No podía dejar de sonreír al recordar la escena que había quedado físicamente atrás, pero estaba fija en mi mente, como una de esas fotografías con las que nos topamos, y decidimos no olvidar.
Vivimos en un mundo globalizado, y las cuestiones del liderazgo son materia obligada; pensé entonces que había que darle la debida trascendencia al asunto, y me puse a buscar un nombre para ese capítulo de mi vida. Podría llamarse:
-Alternativas de solución al transportar un refrigerador en la vía pública.
-Inteligencia aplicada en el transporte de armatostes a temperaturas calcinantes.
-Cómo llevar a cuestas tu refrigerador, sin que te cueste un centavo.
-Optimización en el transporte urbano de enseres domésticos y sucedáneos.
-Convierte el peso de tu refrigerador, en pesos constantes y sonantes.
-Hay aves que cruzan el pantano sin mancharse el plumaje, como hay hombres que llevan un refrigerador por la calle, sin gastar ni desgastarse.
Y claro, de aquí nos podríamos pasar a cuestiones más filosóficas, para decir que en la vida todos llevamos un refrigerador a cuestas, considerando las cargas del pasado, los conflictos no resueltos, etcétera... Continuaríamos diciendo que es precisamente la capacidad de perdonar, la que aligera esa carga, como en su caso es la creatividad humana la que permite que un individuo ande por el mundo con su refrigerador a cuestas, sin perder paso, hasta alcanzar su destino.
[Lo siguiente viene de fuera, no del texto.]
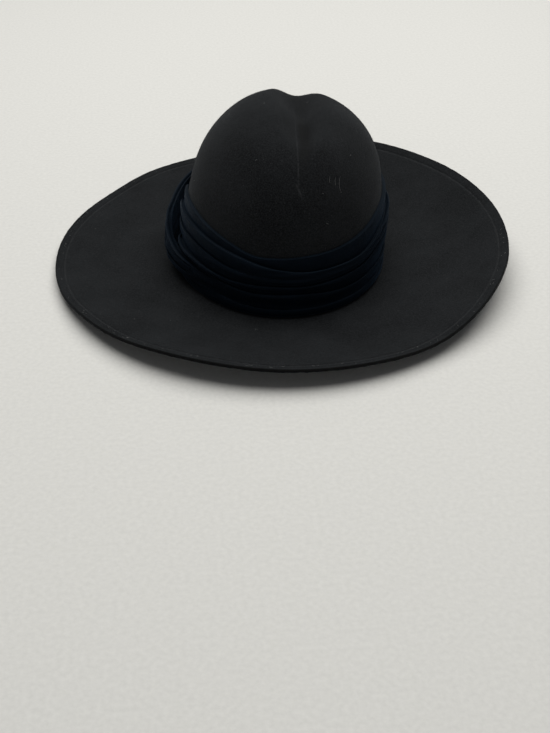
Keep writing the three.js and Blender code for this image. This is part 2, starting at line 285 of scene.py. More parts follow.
# Rows of the brim: even steps to the pressed line, then fine steps over it to the cut edge
width = brim_width(felt_angles)
fine_start = SCORE_INSET + 0.0035
fine_end = SCORE_INSET - 0.0032
fine_step = 0.0004
edge_insets = [0.0036, 0.0024, 0.0014, CUT_EDGE_ROUND]
brim_insets = [width - (width - fine_start) * step / BRIM_ROWS for step in range(BRIM_ROWS + 1)]
near_insets = [*np.arange(fine_start - fine_step, fine_end, -fine_step), *edge_insets]
brim_insets += [np.full(FELT_COLUMNS, inset) for inset in near_insets]
for inset in brim_insets:
    outside_rows.append(brim_surface(felt_angles, 1 - inset / width))
    groove = np.exp(-(((inset - SCORE_INSET) / (SCORE_WIDTH / 2)) ** 2))
    pressed_rows.append(SCORE_DEPTH * groove)
    wear_and_painted_light_rows.append(SCORE_WEAR * groove**4)
outside = np.array(outside_rows)
pressed = np.array(pressed_rows)
wear_and_painted_light_grid = np.array(wear_and_painted_light_rows)

# Hand unevenness fades out where the band lies and where the hat rests
above_band = np.clip((outside[..., 2] - BAND_LEVEL) / CROWN_WAVE_FADE, 0, 1)
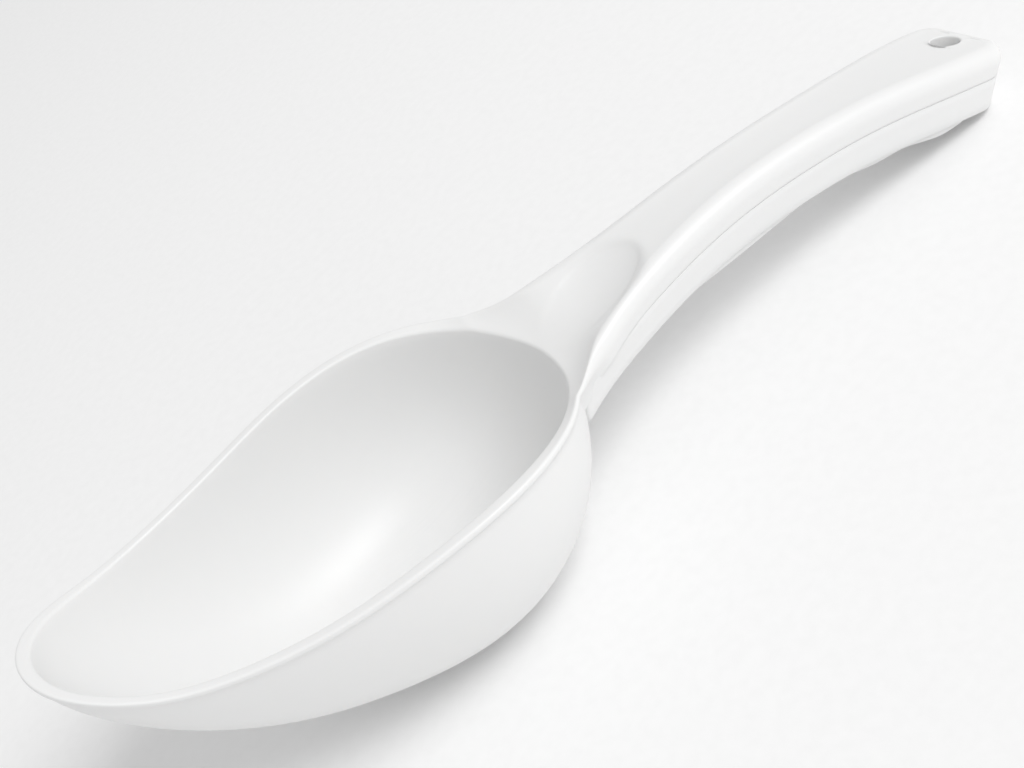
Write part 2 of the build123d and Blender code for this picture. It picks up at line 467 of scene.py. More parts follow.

¡Vaya! Observar al joven individuo estirando la cabeza como ganso, para guiar su rumbo por encima de tan pesada carga horizontal, fue toda una inspiración, y me atrevo a afirmar que no fue sólo mi impresión personal. Los conductores de los vehículos que me precedían hicieron dos cosas sorprendentes (considerando los delirios de corredor de carreras de tantos, y los cincuenta grados de temperatura). Ni lo arrollaron, ni lo ensordecieron con el claxon, y mansamente ?uno a uno- lo fueron rebasando, quiero suponer que con el mismo gesto de sorpresa que yo expresaría en mi momento. Aquello era toda una odisea urbana, merecedora de los laureles de la victoria, si logró llegar a su destino sin contratiempos.
Decidí intitularlo como lo hice, por el Día del Padre, recordando una anécdota de mi casa paterna. En el seno familiar, mi papá se hallaba rodeado solamente de mujeres (esposa y tres hijas); por lo que en ratos aspiraba a tener apoyo de género. Canino no, pues nuestra mascota era perra y no perro, por lo que se consolaba diciendo que, cuando menos, el refrigerador compartía asuntos de género con él. Recordé aquel refrigerador, y pensé que, al igual que éste, fue un refrigerador con mucha historia. Y volví a sonreír, con una sensación de gratos recuerdos que se guardan en un sitio muy especial de la memoria.